It has been years since I’ve read anything by Anita Brookner and so I cannot tell whether or not The Rules of Engagement, which I read yesterday, is typical Brookner.  I hope not: I hated it. It was well-written but I just could not stand anyone in the book at all.  The narrator, Elizabeth, is a complete neurotic, self-absorbed and miserable most of the time, except when engaging, for a very brief period, in an adulterous affair.  The novel explores her friendship with another Elizabeth, a school friend dubbed “Betsy” who has neither the apparently stable home life nor apparently (again) happy marriage that narrator Elizabeth has.  But the narrator’s home life is not so stable and her marriage is undertaken only as an escape from warring parents.  Disappointment is the fate of both Elizabeths, one for aiming too low (Elizabeth deems herself realistic) and one for aiming too high (Elizabeth deems Betsy to be a romantic).

Similar to the narrator of  the book I read two days ago, The Curriculum Vitae of Aurora Ortiz, Elizabeth is widowed early in her marriage: all similarities between the two end right there.  For Elizabeth, the widowing is both a relief and a plunging into an abyss of inaction, languidness, and a low-grade but chronic state of depression.  I kept thinking, “Do something!  Engage yourself!”  But the only time Elizabeth stirs herself at all is to invite a man she is not really that interested in to sleep with her and so begins a small, boring engagement of adults.  Aurora from The Curriculum Vitae of Aurora Ortiz lived quietly, without grand gestures, and fully.  Elizabeth lives quietly but is not even one-quarter of the way engaged with life.  Aurora  was a not a woman of action yet I never felt impelled to scream “Do something!” at her.  She was busy thinking about everything around her, she was curious and thus very much alive.  Elizabeth takes lots of long walks but only to dwell on what she does not have, on what she is missing.  She is not curious but rather the opposite: she does not want to know the details of anything that might commit her to become involved or disturbed.  She fears “damage”, emotional and physical, she fears weakness and, in the end, she fears men for the damages of both kind that they can wreak.

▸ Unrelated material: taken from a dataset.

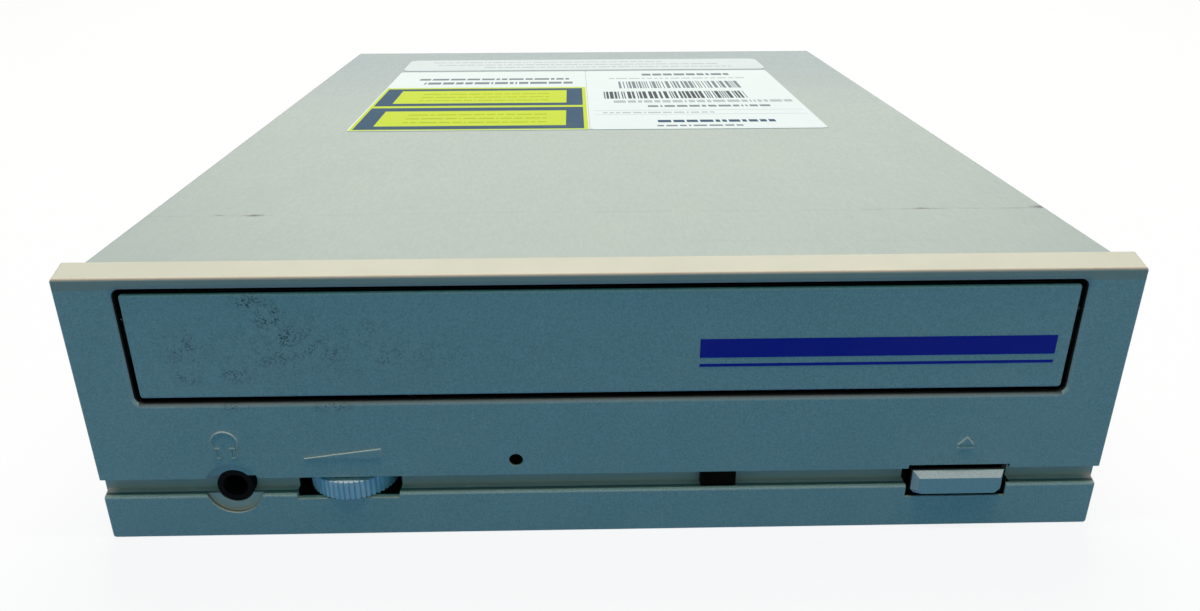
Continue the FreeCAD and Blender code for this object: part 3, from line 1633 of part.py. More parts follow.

What is most interesting about The Rules of Engagement is that Brookner has written a thoroughly nineteenth century novel — French nineteenth century novel — about late twentieth century women.  Flaubert or Balzac or George Sand could have written this book about women utterly reliant on men, bristling at rules of conduct but still accepting the rules.  The women and the men in this book are not contemporary in any way, other than in their bids for sexual freedom but even those thrusts seem thoroughly nineteenth century: the rented flat for illicit rendezvous, the cheated-on wife who knows what is going on but accepts it as part of her own grand scheme, the passionate orphan whose heart and body are abused, the repressed woman who only finds release within the impersonal rules of an affair. Although the book is set in the last four decades of the twentieth century, it reads as if it were set one hundred years earlier.  The attitudes expressed and the opinions given, the desire for decorum and good behavior  — and then the furtive sex, no details provided — seemed so impossibly old-fashioned.

Perhaps Brookner was creating a miasma of the past on purpose.  Elizabeth the narrator loves nineteenth literature (so do I!) and since we are hearing everything from her point of view, the nineteenth century heroine stance on things makes some sense. Her “rules of engagement” are drawn from the novels she reads but then were does her utter lack of motivation or interest come from? Neither Brookner’s novel nor the narrator engaged me in the least.  Elizabeth findsMadame Bovary a bit frightening, but I’d take Emma Bovary any day over this limp biscuit.